The developments described herein are likely to affect nearly all litigants—as well as litigation counsel—as issues pertaining to electronic discovery permeate nearly every dispute. Failure to keep abreast of technological advancements could result in unwanted consequences.
- Cloud-Based File Sharing. Cloud storage sites have been used in litigation as a method of sharing information. Users, however, should ensure that they are familiar with how such systems work and should take measures to limit unauthorized access to the confidential information stored on these sites. A recent case in Virginia illustrates the point. In Harleysville Ins. Co. v. Holding Funeral Home, Inc., No. 1:15-cv-00057, 2017 WL 1041600 (W.D. Va. Feb. 9, 2017), the plaintiff, an insurance company, uploaded its entire investigation file—including information potentially subject to the attorney-client privilege and work product doctrines—to a cloud-based Box account. However, the plaintiff negligently failed to establish any further access control over the file. When a hyperlink to that account was produced during discovery, defense counsel downloaded the entire file, including the potentially privileged information. Likening the plaintiff’s conduct to “leaving its claims file on a bench in the public square,” the magistrate judge found that the disclosure was not inadvertent and held that the plaintiff had waived any privilege claim over the information posted to the site. Although the district court sustained, in part, the plaintiff’s objections to the magistrate judge’s order and reversed the waiver finding, the facts of the case nevertheless provide a cautionary tale.

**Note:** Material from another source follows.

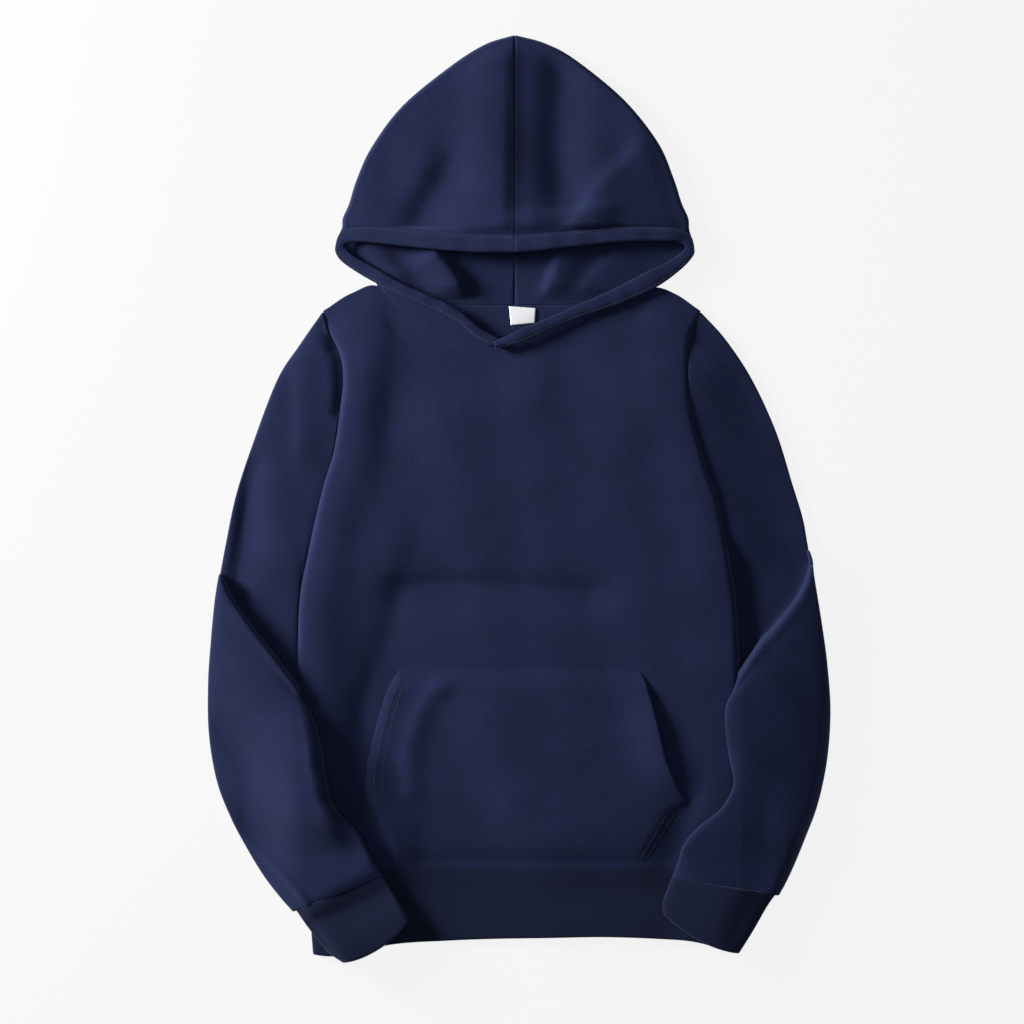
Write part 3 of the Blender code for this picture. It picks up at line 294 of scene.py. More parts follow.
# The same lines in each half: x and y at the face edge, x and y at the fold
RIGHT_HOOD = np.array([
    (-25, 161, -148.5, 226.5), (-40, 178, -150, 228.5), (-62, 196, -151.5, 230.5),
    (-92, 211, -152.3, 231.5), (-119, 223, -154.5, 233.5), (-147, 239, -160, 238),
    (-170, 250, -175, 245), (-182, 259.5, -185.5, 256), (-184.5, 270, -188, 270),
    (-174, 282.5, -183, 283), (-150, 282.5, -182, 293), (-116, 279.5, -175.5, 308),
    (-86, 277.5, -168, 332), (-60, 275.5, -152.5, 366), (-40, 274.5, -120.5, 409),
    (-22, 274, -71, 450), (-13, 273.8, -35, 473), (-4.2, 273.5, -4.2, 483),
])
LEFT_HOOD = np.array([
    (-17, 163.5, 145, 225.5), (10, 179, 146, 227), (35, 191, 147, 229), (66, 205, 148, 231),
    (98, 219, 150, 233.5), (133, 237, 155, 237.5), (160, 248, 165.5, 242.5),
    (173.5, 257.5, 177, 254), (176.5, 268.5, 180, 268.5), (167, 281, 177, 281.5),
    (142, 282.5, 176, 293), (107, 282.5, 169, 309), (78, 280, 160.5, 335), (52, 278, 144.5, 371.5),
    (32, 276.5, 109, 416), (14, 275, 58.5, 457.5), (5, 274.2, 27, 474.5), (-3.8, 273.5, -3.8, 483),
])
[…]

- Applicability to Lawyers. Lawyers must also take special care to protect the confidential information they store and disseminate. The New York County Lawyers Association’s (“NYCLA”) Committee on Professional Ethics issued an opinion in 2017 providing guidance for lawyers on protecting a client’s confidential information that is stored and transmitted electronically, as well as in the context of conducting e-discovery. The NYCLA opinion said that lawyers practicing in New York owe their clients a duty of competence that “expands as technological developments become integrated into the practice of law.” The opinion states that a lawyer must use reasonable care when transmitting information electronically; must understand the risks associated with the use of technology, including the threat of cyber attacks and inadvertent disclosures; and must either personally possess, or associate with persons who possess, sufficient understanding of the technology at issue. The opinion details concrete steps lawyers can take to meet their duty of competence as it relates to e-discovery.